I thought Sessions was a good pick. Well, we now know how that turned out. I'm withholding my judgement on Barr until he has served for awhile. The swamp is large and deep and the shit floats to the top, so we'll see.

Jim


________________________

"If you can't be a good example, then you'll have to be a horrible warning" -Catherine Aird
December 07, 2018, 06:37 PM
doublesharp
Trump has given no reason to doubt him and I am amazed at his stamina. Got to trust him now and I'm sure he knows how much is riding on his AG selection.

Lock Her Up & Drain the Swamp = Promises Made, Promises Kept.

We shall see.


________________________
God spelled backwards is dog
December 09, 2018, 07:24 PM
Tuckerrnr1



_____________________________________________
I may be a bad person, but at least I use my turn signal.
December 09, 2018, 07:41 PM
P220 Smudge
So I logged in to an online game I enjoy and the first thing I see in the global chat is some statement about how “The alt-right players are having a bad weekend with the news about Trump.” So, I went ahead and asked what news. “He’s been implicated in at least two felonies with more to come.”




______________________________________________
Carthago delenda est
December 09, 2018, 09:14 PM
sjtill
Andy McCarthy: Trump's appointment of Barr is a home run

quote:
Barr brings much-needed experience and instant credibility to the task. After all, he has already been the nation’s chief federal law-enforcement officer, serving as attorney general in the last years of President George H. W. Bush’s term. He is a lawyer’s lawyer, having led the Department’s Office of Legal Counsel before being elevated by Bush 41 to deputy AG and, ultimately, the top job. He has rightly been adamant that, while an attorney general is a consequential administration official, the AG’s first allegiance is to the Constitution and the laws.

Importantly, when Barr was attorney general, the chief of the Justice Department’s Criminal Division was a fellow by the name of Robert Mueller — now the special counsel running the investigation of Russia’s interference in the 2016 election, including any Trump-campaign “collusion” therein.

Barr and Mueller had a fine working relationship. That will come in handy because, once Barr is confirmed, Mueller will again be reporting to him. The two men respect each other and know what to expect from each other. Mueller knows that Barr understands that investigations must be insulated from politics. In fact, when the now-lapsed independent-counsel law was in effect, Barr appointed one in 1992 to investigate the Bush administration’s scrutiny of then-candidate Bill Clinton’s passport file.

Still, Mueller also knows Barr will expect prosecutors to grasp that their authority is limited to deciding whether there is sufficient evidence to charge crimes.

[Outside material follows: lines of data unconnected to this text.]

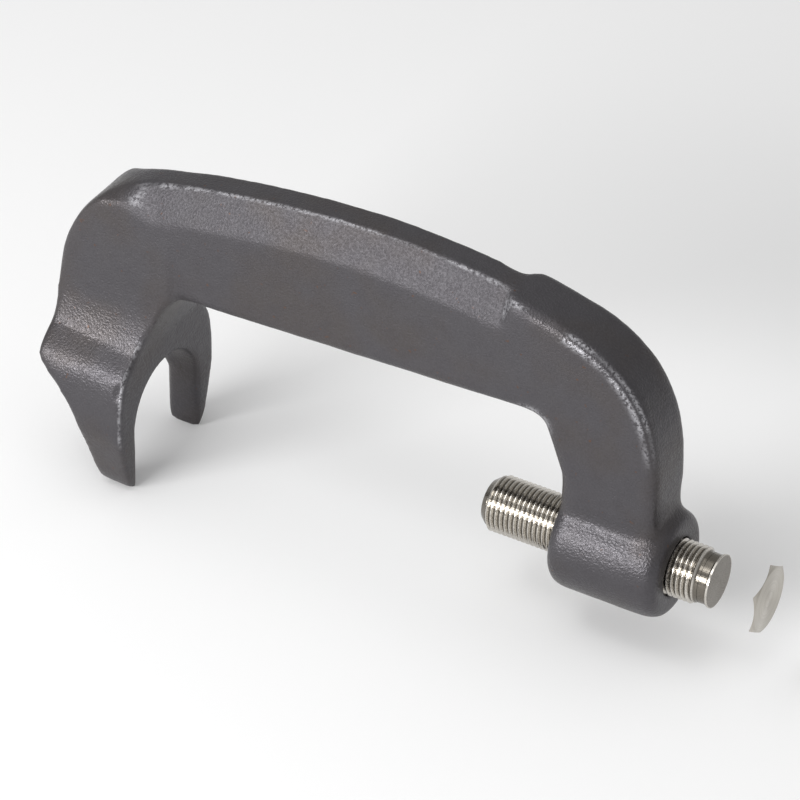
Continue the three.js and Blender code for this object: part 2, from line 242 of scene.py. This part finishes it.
# The finish is a thin dark oxide over blasted steel: satin, a little blue-grey, with a grain
# about half a millimetre across left by the scale and the shot. It is rubbed bright in specks
# along the edges, and browned in faint clouds and small spots of rust. A few bright lines on
# rounded edges are painted highlight, partly over rubbed wear.


def linear(code):
    """A #rrggbb colour as linear RGBA."""
    channels = [int(code[i:i + 2], 16) / 255 for i in (1, 3, 5)]
    return [c / 12.92 if c <= 0.04045 else ((c + 0.055) / 1.055) ** 2.4 for c in channels] + [1]


def node(tree, kind, links=(), values=(), **settings):
    """A shader node with its settings, its sockets' values and what feeds each socket."""
    made = tree.nodes.new(kind)
    for key, value in settings.items():
        setattr(made, key, value)
    for socket, value in dict(values).items():
        made.inputs[socket].default_value = value
    for socket, source in dict(links).items():
        tree.links.new(source, made.inputs[socket])
    return made


def material(name):
    """A new node material: its tree, its Principled shader and itself."""
    made = bpy.data.materials.new(name)
    made.use_nodes = True
    return made.node_tree, made.node_tree.nodes["Principled BSDF"], made


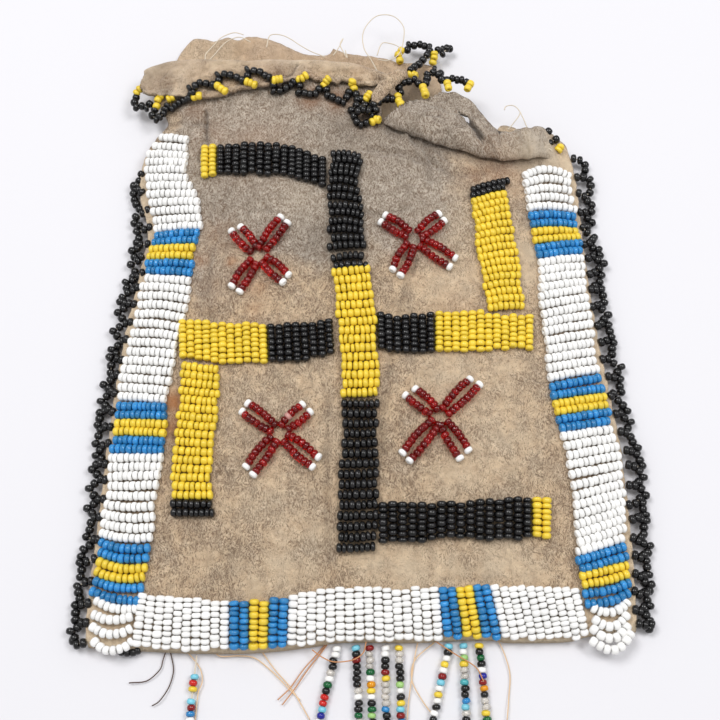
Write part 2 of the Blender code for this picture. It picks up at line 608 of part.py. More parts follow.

It is for Congress and the voters, not prosecutors, to go beyond questions of guilt or innocence, to make political assessments of a president’s fitness or judgment. I believe that, where Mueller has real evidence of a crime, Barr will be his strongest prosecutorial ally; and where Mueller lacks evidence, Barr will expect him to close the case the way prosecutors close cases — without fanfare.

At the moment, public focus on the Justice Department is tunneled around Mueller’s investigation, which, as Friday’s latest Trump Twitter tirade demonstrates, is consuming the president’s attention.

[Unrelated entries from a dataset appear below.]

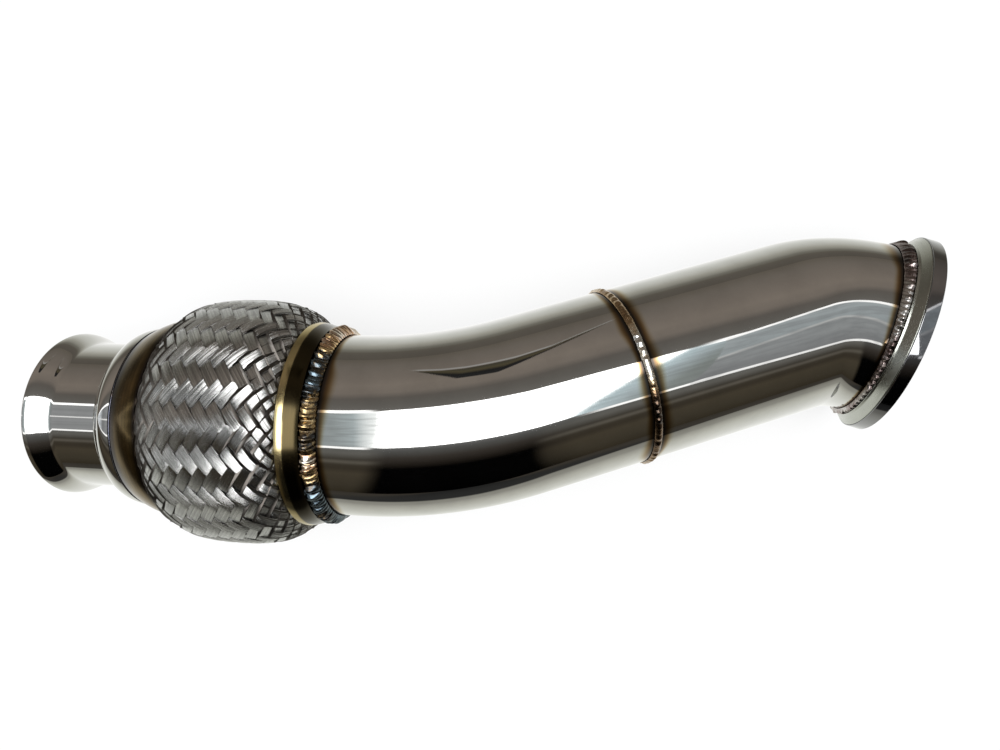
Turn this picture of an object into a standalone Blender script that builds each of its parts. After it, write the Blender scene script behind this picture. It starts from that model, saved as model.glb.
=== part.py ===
"""Turbo downpipe: a braided flex coupling, two mandrel-bent tubes and a V-band flange, welded in a row.

The pipe is laid out along one centreline that starts at the inlet lip. Turned pieces are spun
round the centreline where they sit, the two tubes are extruded along it, and the braid is a
woven shell over the bellows. At the end the whole pipe is laid down on its braid and flange.
"""
import math

import bmesh
import bpy
import numpy as np
from mathutils import Matrix, Vector

# Clearance between pieces that touch, and the facets round a turned piece
SEAT_GAP = 0.0003
SEGMENTS = 32
HIDDEN_SEGMENTS = 20
SMOOTH_ANGLE = math.radians(40.0)

# Main tube
TUBE_OD = 0.0762
TUBE_WALL = 0.00165

# Lengths along the pipe, in order from the inlet lip
REDUCER_START = 0.0300
REDUCER_LENGTH = 0.0118
INLET_COLLAR_LENGTH = 0.0138
BRAID_LENGTH = 0.0561
OUTLET_COLLAR_LENGTH = 0.0088
RUN_TO_BEND = 0.0123
RUN_TO_JOINT = 0.0466
RUN_FROM_JOINT = 0.0823
RUN_TO_FLANGE = 0.0012
BEND1_RADIUS = 0.1524
BEND1_ANGLE = math.radians(24.5)
BEND2_RADIUS = 0.0555
BEND2_ANGLE = math.radians(39.4)
BEND_TWIST = math.radians(-165.0)
BEND_STEPS_PER_RADIAN = 9.5

# Stations along the pipe that follow from those lengths
INLET_COLLAR_START = REDUCER_START + REDUCER_LENGTH
INLET_COLLAR_END = INLET_COLLAR_START + INLET_COLLAR_LENGTH
OUTLET_COLLAR_START = INLET_COLLAR_END + BRAID_LENGTH
OUTLET_COLLAR_END = OUTLET_COLLAR_START + OUTLET_COLLAR_LENGTH
BEND1_START = OUTLET_COLLAR_END + RUN_TO_BEND
BEND1_END = BEND1_START + BEND1_RADIUS * BEND1_ANGLE
MID_JOINT = BEND1_END + RUN_TO_JOINT
BEND2_START = MID_JOINT + RUN_FROM_JOINT
BEND2_END = BEND2_START + BEND2_RADIUS * BEND2_ANGLE
FLANGE_START = BEND2_END + RUN_TO_FLANGE

# Collars that hold the braid: the outlet one sits on the tube and both are as wide at the braid
COLLAR_WALL = 0.0015
OUTLET_COLLAR_LEDGE = 0.0035
OUTLET_COLLAR_CROWN = 0.0017
OUTLET_COLLAR_NECK = 0.0035
OUTLET_COLLAR_END_OD = TUBE_OD + 2 * OUTLET_COLLAR_LEDGE
COLLAR_OD = OUTLET_COLLAR_END_OD + 2 * OUTLET_COLLAR_CROWN
INLET_COLLAR_DOME = 0.0041

# Reducer cap, from the stub up to the seam where it meets the inlet collar
REDUCER_LAND = 0.0020
REDUCER_WALL = 0.0014
REDUCER_RISE = 0.00745
SEAM_OD = COLLAR_OD - 2 * INLET_COLLAR_DOME
SEAM_WIDTH = 0.0007
SEAM_CROWN = 0.0004

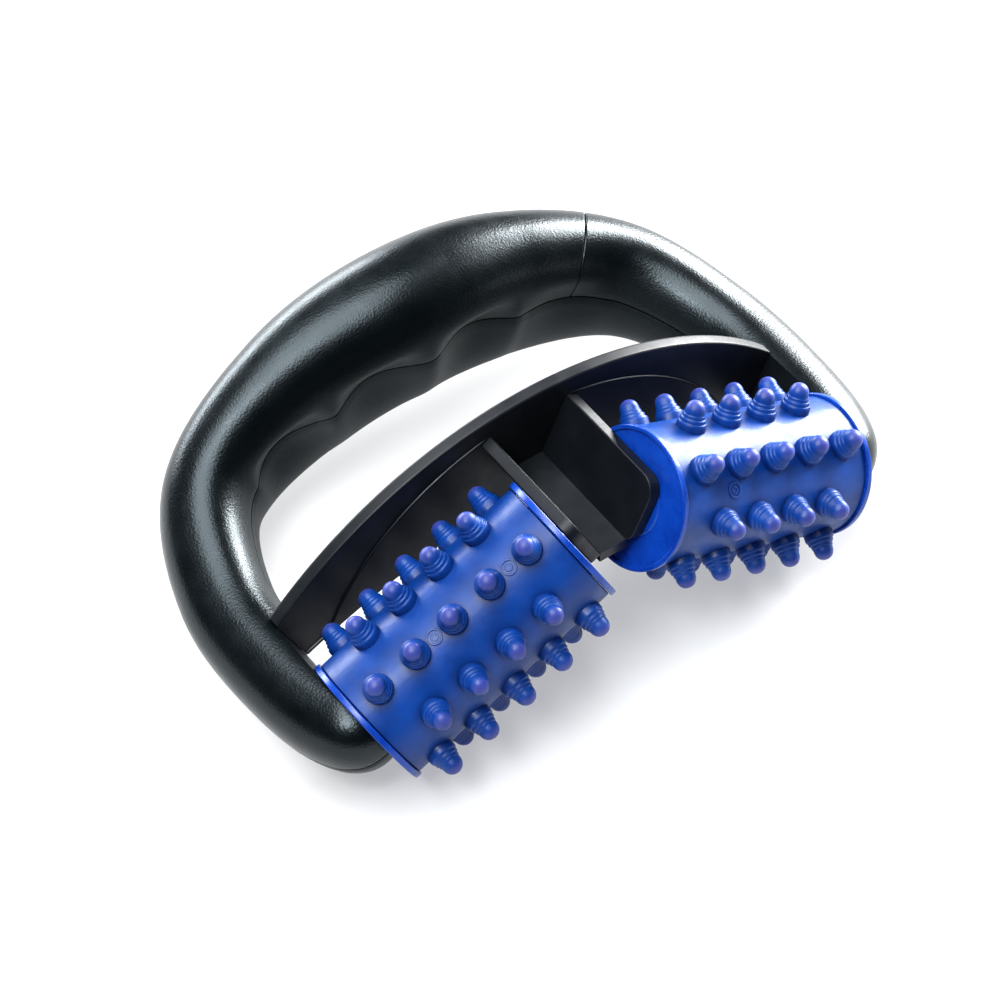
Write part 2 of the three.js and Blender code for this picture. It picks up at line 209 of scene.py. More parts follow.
def combine(obj, others, operation):
    """Unites obj with others, or cuts them from it."""
    for other in others:
        modifier = obj.modifiers.new(operation, "BOOLEAN")
        modifier.operation = operation
        modifier.solver = "MANIFOLD"
        modifier.object = other
    graph = bpy.context.evaluated_depsgraph_get()
    result = bpy.data.meshes.new_from_object(obj.evaluated_get(graph))
    obj.modifiers.clear()
    obj.data = result
    for other in others:
        bpy.data.objects.remove(other)
    return obj


def ribbon_faces(rows, columns, wrap_rows=False, wrap_columns=True):
    faces = []
    for i in range(rows if wrap_rows else rows - 1):
        for j in range(columns if wrap_columns else columns - 1):
            a, b = i * columns + j, i * columns + (j + 1) % columns
            c = ((i + 1) % rows) * columns + (j + 1) % columns
            d = ((i + 1) % rows) * columns + j
            faces.append((a, b, c, d))
    return faces


def tube_of_sections(name, sections):
    """A closed body through equal closed sections, capped with a fan at each end."""
    rows, columns, _ = sections.shape
    points = sections.reshape(-1, 3)
    faces = ribbon_faces(rows, columns)
    first, last = len(points), len(points) + 1
    ends = np.array([sections[0].mean(axis=0), sections[-1].mean(axis=0)])
    base = (rows - 1) * columns
    for j in range(columns):
        k = (j + 1) % columns
        faces.append((first, k, j))
        faces.append((last, base + j, base + k))
    return face_outward(mesh_object(name, np.vstack([points, ends]), faces))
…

Trump maintains that there was no collusion with Russia by his campaign, and that he has not obstructed any investigations. Is it possible Mueller will reach conclusions that contradict these claims? Sure . . . but so far, with the investigation apparently winding down, he has not. The special counsel has filed many charging documents and public court submissions; in none of them has he accused the president of wrongdoing. By now, we know that Trump keeps his own counsel on these matters. Still, one hopes that Barr, with his gravitas and persuasive manner, might convince the president that it is in his interest to refrain from commenting. If Mueller’s eventual findings are damaging, there will be plenty of opportunity to contest them; but the special counsel could well clear Trump. Now is a time for a president to let things run their course, leaving the commentary to the commentators.



_________________________
“ What all the wise men promised has not happened, and what all the damned fools said would happen has come to pass.”— Lord Melbourne
December 10, 2018, 11:56 AM
Pipe Smoker
^^^^^^
I’m trying to be optimistic about Barr, but there have been some DoJ disappointments: Sessions, Rosenstein, Wray.